Extract the lines that hold the string "this".

## Dataset rows
——————

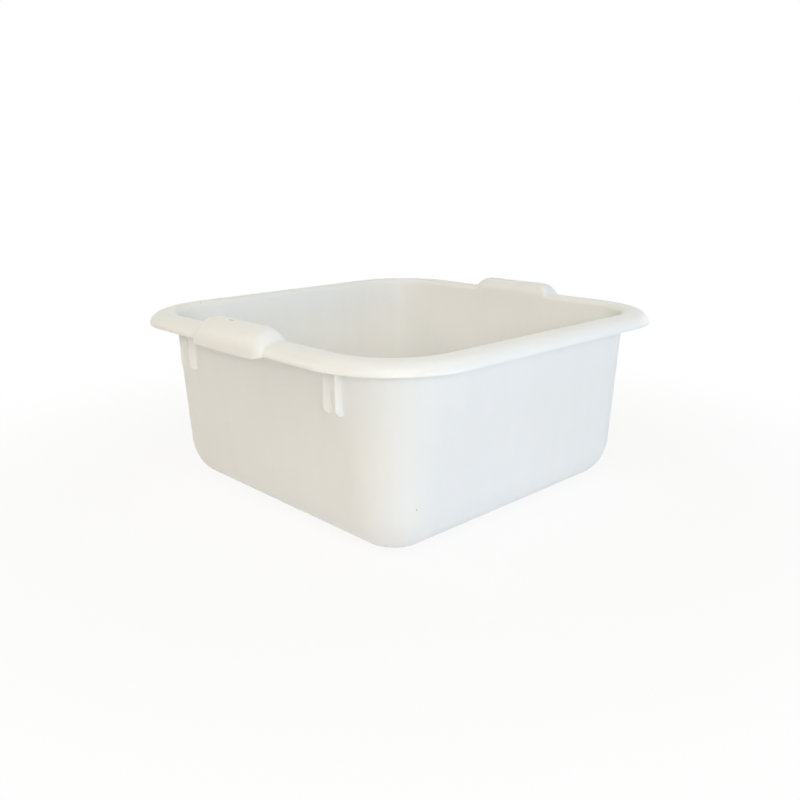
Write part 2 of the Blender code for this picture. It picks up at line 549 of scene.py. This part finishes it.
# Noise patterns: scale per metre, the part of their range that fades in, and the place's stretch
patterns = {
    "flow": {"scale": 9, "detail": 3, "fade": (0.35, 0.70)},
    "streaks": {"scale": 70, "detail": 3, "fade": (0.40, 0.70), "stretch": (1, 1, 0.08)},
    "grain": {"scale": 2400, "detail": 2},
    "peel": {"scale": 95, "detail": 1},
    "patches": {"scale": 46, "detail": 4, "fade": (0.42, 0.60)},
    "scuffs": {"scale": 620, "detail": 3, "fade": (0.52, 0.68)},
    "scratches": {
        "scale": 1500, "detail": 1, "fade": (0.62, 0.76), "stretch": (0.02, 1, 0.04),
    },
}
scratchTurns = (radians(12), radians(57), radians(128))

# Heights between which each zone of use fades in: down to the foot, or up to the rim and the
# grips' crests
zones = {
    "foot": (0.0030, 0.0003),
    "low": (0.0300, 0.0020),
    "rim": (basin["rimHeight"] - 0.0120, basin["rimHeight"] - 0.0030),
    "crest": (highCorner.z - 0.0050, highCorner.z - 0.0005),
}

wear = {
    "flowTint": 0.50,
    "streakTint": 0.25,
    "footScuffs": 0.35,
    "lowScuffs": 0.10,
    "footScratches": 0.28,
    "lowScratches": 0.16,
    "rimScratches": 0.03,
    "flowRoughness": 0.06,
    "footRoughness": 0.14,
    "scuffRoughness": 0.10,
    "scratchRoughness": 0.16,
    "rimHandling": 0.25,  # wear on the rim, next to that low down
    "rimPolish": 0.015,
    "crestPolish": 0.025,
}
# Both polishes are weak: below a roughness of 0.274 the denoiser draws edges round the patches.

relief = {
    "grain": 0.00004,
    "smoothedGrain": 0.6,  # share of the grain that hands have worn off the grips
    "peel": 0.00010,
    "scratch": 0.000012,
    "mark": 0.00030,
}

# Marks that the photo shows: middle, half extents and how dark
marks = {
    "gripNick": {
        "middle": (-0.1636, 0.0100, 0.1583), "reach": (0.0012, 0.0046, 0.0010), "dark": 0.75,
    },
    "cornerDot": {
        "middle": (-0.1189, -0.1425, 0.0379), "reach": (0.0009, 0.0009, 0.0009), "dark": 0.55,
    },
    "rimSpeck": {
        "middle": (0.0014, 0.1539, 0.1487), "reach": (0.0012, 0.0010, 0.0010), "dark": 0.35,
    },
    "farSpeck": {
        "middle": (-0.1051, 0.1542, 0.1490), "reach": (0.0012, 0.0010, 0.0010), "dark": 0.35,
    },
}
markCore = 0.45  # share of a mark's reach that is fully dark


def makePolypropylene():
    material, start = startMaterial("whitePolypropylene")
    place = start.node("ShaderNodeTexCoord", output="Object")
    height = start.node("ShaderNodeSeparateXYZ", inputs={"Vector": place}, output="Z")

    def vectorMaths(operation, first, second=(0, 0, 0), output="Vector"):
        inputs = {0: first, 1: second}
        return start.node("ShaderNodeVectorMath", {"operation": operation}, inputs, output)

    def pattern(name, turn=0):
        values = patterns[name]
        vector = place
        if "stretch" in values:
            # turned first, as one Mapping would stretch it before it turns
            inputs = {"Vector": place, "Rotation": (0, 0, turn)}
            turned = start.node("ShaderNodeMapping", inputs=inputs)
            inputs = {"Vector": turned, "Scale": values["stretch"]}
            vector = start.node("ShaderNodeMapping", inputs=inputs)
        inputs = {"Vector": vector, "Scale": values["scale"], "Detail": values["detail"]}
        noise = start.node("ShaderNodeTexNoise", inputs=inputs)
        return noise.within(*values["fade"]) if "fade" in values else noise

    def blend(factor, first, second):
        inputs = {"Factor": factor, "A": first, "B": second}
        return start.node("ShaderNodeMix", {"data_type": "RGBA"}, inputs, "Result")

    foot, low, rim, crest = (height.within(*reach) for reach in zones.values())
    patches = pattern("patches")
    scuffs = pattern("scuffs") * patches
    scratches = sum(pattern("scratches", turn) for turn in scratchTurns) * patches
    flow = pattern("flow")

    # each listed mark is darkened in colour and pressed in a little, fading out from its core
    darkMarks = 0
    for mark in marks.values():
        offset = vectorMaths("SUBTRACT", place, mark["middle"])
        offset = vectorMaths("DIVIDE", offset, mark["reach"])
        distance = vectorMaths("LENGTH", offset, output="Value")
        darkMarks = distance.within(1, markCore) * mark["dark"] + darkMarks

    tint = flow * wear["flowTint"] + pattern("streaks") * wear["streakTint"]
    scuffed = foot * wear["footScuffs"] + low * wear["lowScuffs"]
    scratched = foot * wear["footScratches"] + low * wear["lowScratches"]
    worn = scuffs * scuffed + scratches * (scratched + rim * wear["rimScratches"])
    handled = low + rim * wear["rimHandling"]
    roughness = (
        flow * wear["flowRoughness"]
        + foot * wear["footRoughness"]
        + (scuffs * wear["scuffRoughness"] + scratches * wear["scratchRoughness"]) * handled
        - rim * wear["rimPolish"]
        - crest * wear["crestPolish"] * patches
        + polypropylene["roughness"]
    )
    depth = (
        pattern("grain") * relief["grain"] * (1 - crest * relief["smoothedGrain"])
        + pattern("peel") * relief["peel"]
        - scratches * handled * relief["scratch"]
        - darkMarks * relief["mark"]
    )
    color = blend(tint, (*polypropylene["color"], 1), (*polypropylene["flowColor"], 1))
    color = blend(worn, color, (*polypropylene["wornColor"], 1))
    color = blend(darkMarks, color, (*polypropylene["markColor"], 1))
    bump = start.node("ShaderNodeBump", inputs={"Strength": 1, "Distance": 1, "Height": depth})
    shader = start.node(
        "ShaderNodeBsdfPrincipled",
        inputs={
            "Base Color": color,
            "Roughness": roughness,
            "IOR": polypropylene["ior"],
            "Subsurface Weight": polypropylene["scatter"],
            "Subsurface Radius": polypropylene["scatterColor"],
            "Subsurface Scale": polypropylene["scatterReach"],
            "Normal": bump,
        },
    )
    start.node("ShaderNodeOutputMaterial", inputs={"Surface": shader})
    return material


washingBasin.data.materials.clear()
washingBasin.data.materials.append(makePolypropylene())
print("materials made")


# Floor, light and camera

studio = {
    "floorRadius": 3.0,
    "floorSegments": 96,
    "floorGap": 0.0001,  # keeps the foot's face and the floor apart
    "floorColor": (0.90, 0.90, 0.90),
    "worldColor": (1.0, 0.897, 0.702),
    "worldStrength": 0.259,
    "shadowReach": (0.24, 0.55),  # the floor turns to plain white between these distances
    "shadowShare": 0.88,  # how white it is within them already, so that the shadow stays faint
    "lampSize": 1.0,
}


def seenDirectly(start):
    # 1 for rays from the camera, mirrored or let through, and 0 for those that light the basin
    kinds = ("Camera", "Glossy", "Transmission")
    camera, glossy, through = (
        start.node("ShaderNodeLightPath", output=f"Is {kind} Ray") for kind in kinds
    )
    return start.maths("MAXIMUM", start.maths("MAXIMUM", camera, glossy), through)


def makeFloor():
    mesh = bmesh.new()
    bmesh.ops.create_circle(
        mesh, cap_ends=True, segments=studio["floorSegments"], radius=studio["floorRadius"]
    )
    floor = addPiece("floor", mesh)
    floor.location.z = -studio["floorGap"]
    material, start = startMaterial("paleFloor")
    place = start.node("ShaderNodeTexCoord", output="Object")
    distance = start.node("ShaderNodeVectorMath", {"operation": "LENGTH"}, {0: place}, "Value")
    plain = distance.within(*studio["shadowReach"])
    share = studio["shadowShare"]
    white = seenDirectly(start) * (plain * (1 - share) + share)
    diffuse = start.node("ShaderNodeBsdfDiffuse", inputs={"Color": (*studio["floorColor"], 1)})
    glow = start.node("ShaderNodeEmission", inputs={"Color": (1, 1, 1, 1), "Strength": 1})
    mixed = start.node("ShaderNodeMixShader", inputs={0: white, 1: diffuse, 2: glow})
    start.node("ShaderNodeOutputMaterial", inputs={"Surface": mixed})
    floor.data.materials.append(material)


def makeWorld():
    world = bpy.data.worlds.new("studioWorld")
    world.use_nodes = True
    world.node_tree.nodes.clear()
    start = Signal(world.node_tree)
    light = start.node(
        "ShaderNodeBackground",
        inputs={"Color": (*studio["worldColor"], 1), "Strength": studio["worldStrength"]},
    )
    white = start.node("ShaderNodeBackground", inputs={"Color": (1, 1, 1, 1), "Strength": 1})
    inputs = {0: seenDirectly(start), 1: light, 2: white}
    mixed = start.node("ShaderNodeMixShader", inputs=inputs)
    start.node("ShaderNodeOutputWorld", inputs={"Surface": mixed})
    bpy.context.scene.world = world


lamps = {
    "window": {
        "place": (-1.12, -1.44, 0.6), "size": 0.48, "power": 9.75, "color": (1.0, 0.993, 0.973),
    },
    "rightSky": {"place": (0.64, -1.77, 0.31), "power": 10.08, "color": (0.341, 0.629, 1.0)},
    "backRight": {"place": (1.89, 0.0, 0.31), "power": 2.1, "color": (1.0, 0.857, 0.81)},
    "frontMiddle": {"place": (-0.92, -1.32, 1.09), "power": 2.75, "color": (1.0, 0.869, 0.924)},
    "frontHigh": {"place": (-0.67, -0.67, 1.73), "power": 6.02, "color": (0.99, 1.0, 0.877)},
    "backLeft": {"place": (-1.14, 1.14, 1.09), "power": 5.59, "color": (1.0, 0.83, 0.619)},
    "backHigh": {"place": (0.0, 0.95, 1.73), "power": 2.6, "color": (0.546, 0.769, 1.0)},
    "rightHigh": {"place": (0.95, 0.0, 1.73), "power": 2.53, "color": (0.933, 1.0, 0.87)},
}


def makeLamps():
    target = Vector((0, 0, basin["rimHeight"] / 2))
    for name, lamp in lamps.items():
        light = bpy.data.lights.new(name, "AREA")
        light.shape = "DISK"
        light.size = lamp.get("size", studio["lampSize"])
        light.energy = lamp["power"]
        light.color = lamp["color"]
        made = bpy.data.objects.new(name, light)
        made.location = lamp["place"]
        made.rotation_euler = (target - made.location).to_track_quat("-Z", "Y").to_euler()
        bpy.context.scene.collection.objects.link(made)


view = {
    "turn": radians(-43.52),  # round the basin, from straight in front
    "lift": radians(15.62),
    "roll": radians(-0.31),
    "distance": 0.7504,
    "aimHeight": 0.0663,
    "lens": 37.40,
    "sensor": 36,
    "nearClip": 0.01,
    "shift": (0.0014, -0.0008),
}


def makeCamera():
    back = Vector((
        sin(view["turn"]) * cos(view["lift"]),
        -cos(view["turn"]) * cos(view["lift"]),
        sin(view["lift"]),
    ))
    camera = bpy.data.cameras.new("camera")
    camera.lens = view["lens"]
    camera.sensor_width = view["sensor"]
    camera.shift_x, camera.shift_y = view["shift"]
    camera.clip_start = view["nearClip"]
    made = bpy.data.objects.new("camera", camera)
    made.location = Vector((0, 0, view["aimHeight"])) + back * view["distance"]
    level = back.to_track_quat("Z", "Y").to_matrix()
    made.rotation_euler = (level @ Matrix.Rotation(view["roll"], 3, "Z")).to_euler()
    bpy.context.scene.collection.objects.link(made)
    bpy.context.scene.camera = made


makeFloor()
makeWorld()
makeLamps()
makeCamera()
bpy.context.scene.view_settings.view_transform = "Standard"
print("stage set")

——————

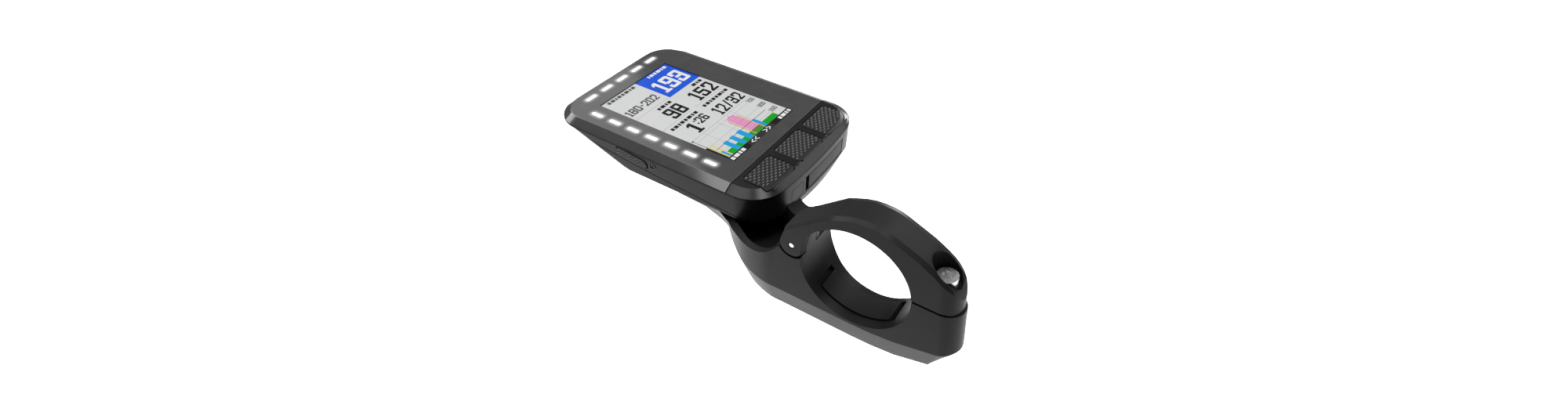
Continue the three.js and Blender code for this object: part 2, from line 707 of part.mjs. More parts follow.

——————

## Exercise solution
Write part 2 of the Blender code for this picture. It picks up at line 549 of scene.py. This part finishes it.
Continue the three.js and Blender code for this object: part 2, from line 707 of part.mjs. More parts follow.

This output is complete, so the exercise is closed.